Rows from a 3D modeling dataset:
......
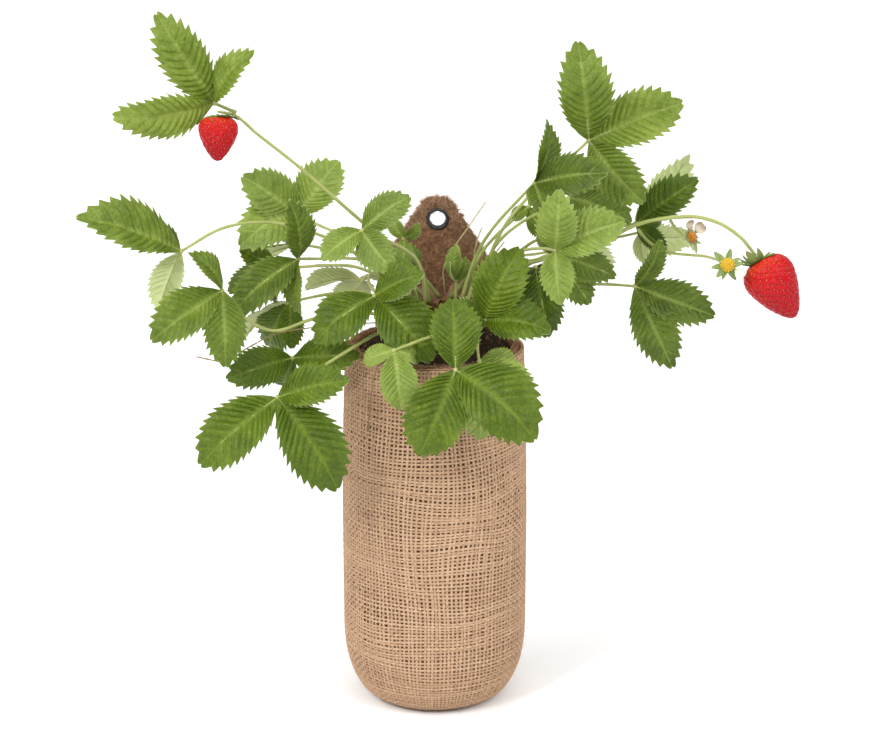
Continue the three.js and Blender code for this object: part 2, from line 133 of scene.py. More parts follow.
class Heap:
    """Collects several closed shells, to become one mesh."""

    def __init__(self):
        self.verts, self.faces, self.slots, self.values = [], [], [], {}
        self.count = 0

    def add(self, verts, faces, slot=0, **values):
        verts = np.asarray(verts, float).reshape(-1, 3)
        self.faces.extend([k + self.count for k in face] for face in faces)
        self.slots.append(np.broadcast_to(np.asarray(slot), (len(faces),)))
        for key, numbers in values.items():
            full = np.broadcast_to(np.asarray(numbers, float), (len(verts),))
            self.values.setdefault(key, []).append((self.count, full))
        self.verts.append(verts)
        self.count += len(verts)

    def build(self, name, materials):
        values = {}
        for key, parts in self.values.items():
            column = np.zeros(self.count)
            for start, numbers in parts:
                column[start:start + len(numbers)] = numbers
            values[key] = column
        return make(name, np.vstack(self.verts), self.faces, materials, np.concatenate(self.slots), values)


def dress(obj, node):
    """Puts a piece in place of a CAD node: the piece rides on the body and the node is hidden."""
    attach(obj, BODY)
    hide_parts(node)


def wear(heap, node, *materials):
    """Builds the heap as the piece that takes a CAD node's place."""
    dress(heap.build(node + "_fine", materials), node)


def rough(places, scale, size):
    """Smooth random offsets at these places."""
    bumps = [noise.noise(Vector(p) * scale) for p in places.reshape(-1, 3)]
    return size * np.array(bumps).reshape(places.shape[:-1])


def grid_faces(rows, columns, wrap=False):
    """Quads of a grid of vertices, row by row; wrap joins the last column to the first."""
    across = columns if wrap else columns - 1
    i, j = np.meshgrid(np.arange(rows - 1), np.arange(across), indexing="ij")
    k = (j + 1) % columns
    quads = np.stack([i * columns + j, i * columns + k, (i + 1) * columns + k, (i + 1) * columns + j], -1)
    return quads.reshape(-1, 4)


def capped(rows, columns):
    """Quads of a grid that is closed round, with one face over each end."""
    last = (rows - 1) * columns
    ends = [list(range(columns))[::-1], [last + k for k in range(columns)]]
    return grid_faces(rows, columns, wrap=True).tolist() + ends


def looped(rows, columns):
    """Quads of a grid that is closed both ways, like a ring."""
    end = (rows - 1) * columns
    joint = [[end + k, end + (k + 1) % columns, (k + 1) % columns, k] for k in range(columns)]
    return grid_faces(rows, columns, wrap=True).tolist() + joint


def thin_blade(face, drop):
    """A closed thin shell: the rows of `face` and, moved by `drop`, the same rows turned back."""
    loops = np.concatenate([face, (face - drop)[:, ::-1]], 1)
    return loops.reshape(-1, 3), capped(*loops.shape[:2])


def frames_along(points):
    """Two directions square to the path at each of its points, turning as little as possible."""
    tangents = directions(points)
    side = unit(np.cross(tangents[0], UP if abs(tangents[0][2]) < 0.9 else [1, 0, 0]))
    sides = []
    for tangent in tangents:
        side = unit(side - tangent * (side @ tangent))
        sides.append(side)
    sides = np.array(sides)
    return sides, np.cross(tangents, sides)


def tube_shell(points, radii, sides=10, flat=1.0):
    """A closed tube along the points: rings, with a fan at each end. flat squeezes its section."""
    points = np.asarray(points, float)
    radii = np.broadcast_to(np.asarray(radii, float), (len(points),))
    a, b = frames_along(points)
    turn = circle(sides)
    ring = np.cos(turn)[None, :, None] * a[:, None] + flat * np.sin(turn)[None, :, None] * b[:, None]
    verts = (points[:, None] + radii[:, None, None] * ring).reshape(-1, 3)
    faces = grid_faces(len(points), sides, wrap=True).tolist()
    first, last = len(verts), len(verts) + 1
    end = (len(points) - 1) * sides
    verts = np.vstack([verts, points[0], points[-1]])
    faces += [[first, (k + 1) % sides, k] for k in range(sides)]
    faces += [[last, end + k, end + (k + 1) % sides] for k in range(sides)]
    return verts, faces


def curve_through(points, steps):
    """A smooth path of `steps` points, evenly spaced, through the given ones."""
    points = np.asarray(points, float)
    ends = [2 * points[0] - points[1], 2 * points[-1] - points[-2]]
    full = np.vstack([ends[0], points, ends[1]])
    path = []
    for p, q, r, s in zip(full, full[1:], full[2:], full[3:]):
        t = np.linspace(0, 1, 12, endpoint=False)[:, None]
        path.append(q + 0.5 * t * (r - p + t * (2 * p - 5 * q + 4 * r - s + t * (3 * (q - r) + s - p))))
    return evenly(np.vstack(path + [points[-1:]]), steps)


def spike(start, end, radius, bend=(0, 0, 0)):
    """A fine three-sided hair from start to end, bowed sideways by `bend`."""
    start, end = np.asarray(start, float), np.asarray(end, float)
    path = [start, (start + end) / 2 + bend, end]
    return tube_shell(path, [radius, radius * 0.8, radius * 0.3], 3)


# --- what the CAD mesh says about each stalk and leaf -----------------------------------------

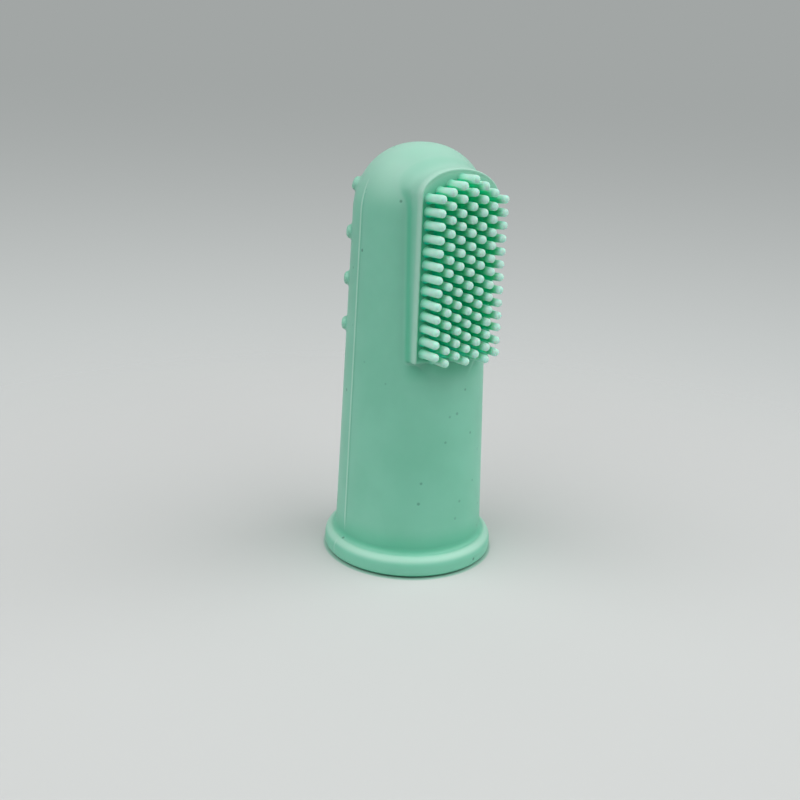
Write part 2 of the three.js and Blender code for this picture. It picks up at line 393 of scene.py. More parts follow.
@dataclass(frozen=True)
class SleeveForm:
    """The sleeve's outside, a cone with a full round dome, which every part is seated on.

    Its wall and the brush bed's distance from the axis are shared too. Millimetres.
    """

    foot_z: float = 3.4
    foot_radius: float = 10.95
    shoulder_z: float = 49.4
    shoulder_radius: float = 9.35
    dome_height: float = 9.9
    dome_power: float = 2.15
    wall: float = 1.8
    bed: float = 10.04
    # Painted shade just over the rim, up to neck_top, and a painted highlight on the dome.
    neck_top: float = 7.0
    neck_painted_shade: float = -0.55
    dome_painted_highlight: float = 0.7
    dome_fade: Fade = Fade(0.5, 7.5)

    def radius(self, z: float) -> float:
        """Radius at a height.

        Args:
            z: The height.

        Returns:
            The radius, 0 at the tip.
        """
        if z <= self.shoulder_z:
            share = (z - self.foot_z) / (self.shoulder_z - self.foot_z)
            return mix(self.foot_radius, self.shoulder_radius, share)
        rise = min((z - self.shoulder_z) / self.dome_height, 1.0)
        return self.shoulder_radius * (1.0 - rise**self.dome_power) ** (1.0 / self.dome_power)

    def dome(self, start: float, end: float, steps: int) -> list[Point2]:
        """Profile of the dome.

        Args:
            start: First angle, in degrees from the shoulder to the tip at 90.
            end: Last angle.
            steps: Number of chords.

        Returns:
            The points of (radius, height), from start to end.
        """
        power = 2.0 / self.dome_power
        unit = arc((0.0, 0.0), (1.0, 1.0), start, end, steps)
        full = [(max(x, 0.0) ** power, max(z, 0.0) ** power) for x, z in unit]
        return [(self.shoulder_radius * x, self.shoulder_z + self.dome_height * z) for x, z in full]

    def normal(self, z: float) -> Point2:
        """Outward direction at a height.

        Args:
            z: The height.

        Returns:
            Its parts away from the axis and up.
        """
        if z <= self.shoulder_z:
            slope = Vector((self.shoulder_z - self.foot_z, self.foot_radius - self.shoulder_radius))
        else:
            power = self.dome_power - 1.0
            away = (self.radius(z) / self.shoulder_radius) ** power / self.shoulder_radius
            up = ((z - self.shoulder_z) / self.dome_height) ** power / self.dome_height
            slope = Vector((away, up))
        return tuple(slope.normalized())

    def tone(self, z: float) -> float:
        """Painted highlight on the dome and painted shade just over the rim."""
        neck = self.neck_painted_shade * (1 - Fade(self.foot_z, self.neck_top).at(z))
        return self.dome_painted_highlight * self.dome_fade.at(z, self.shoulder_z) + neck

    def front(self, x: float, z: float) -> float:
        """How far in front of the axis the surface is, at a place seen from the front."""
        return math.sqrt(max(self.radius(z) ** 2 - x * x, 0.0))

    def above(self, turn: float, z: float, lift: float) -> Vector:
        """Point over the surface.

        Args:
            turn: Angle from the back, towards +X, in radians.
            z: Height of the place on the surface.
            lift: Distance over it.

        Returns:
            The point, about the sleeve's axis.
        """
        away, up = self.normal(z)
        reach = self.radius(z) + away * lift
        return Vector((reach * math.sin(turn), reach * math.cos(turn), z + up * lift))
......
**WORK TO BE COMPLETED**
Everything from the first line of the data through the line containing "self.count = 0" should be echoed exactly. Add nothing.

**SOLUTION TO THIS TASK**
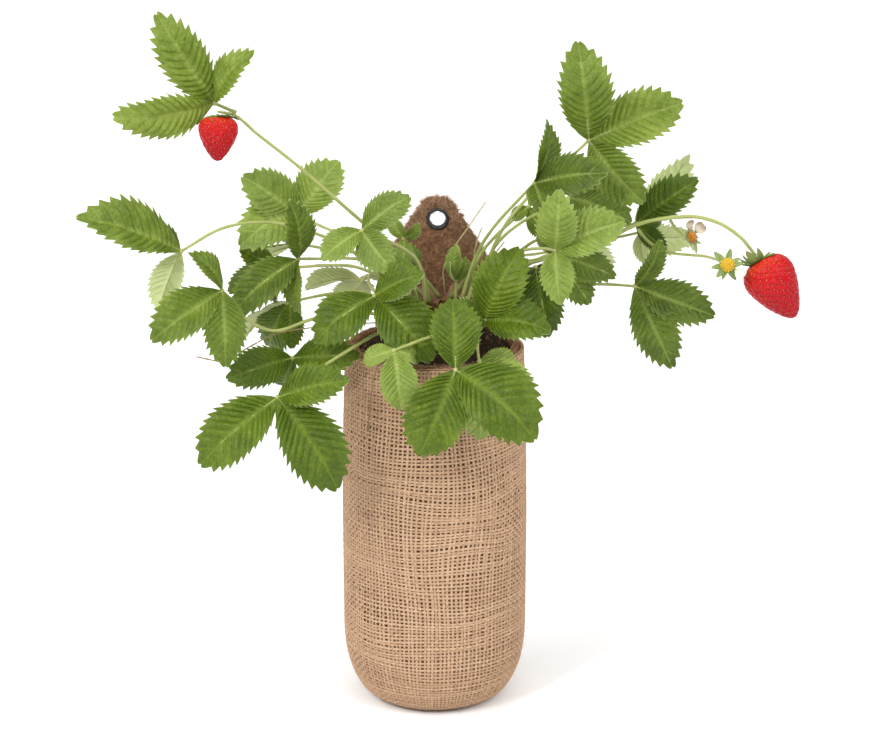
Continue the three.js and Blender code for this object: part 2, from line 133 of scene.py. More parts follow.
class Heap:
    """Collects several closed shells, to become one mesh."""

    def __init__(self):
        self.verts, self.faces, self.slots, self.values = [], [], [], {}
        self.count = 0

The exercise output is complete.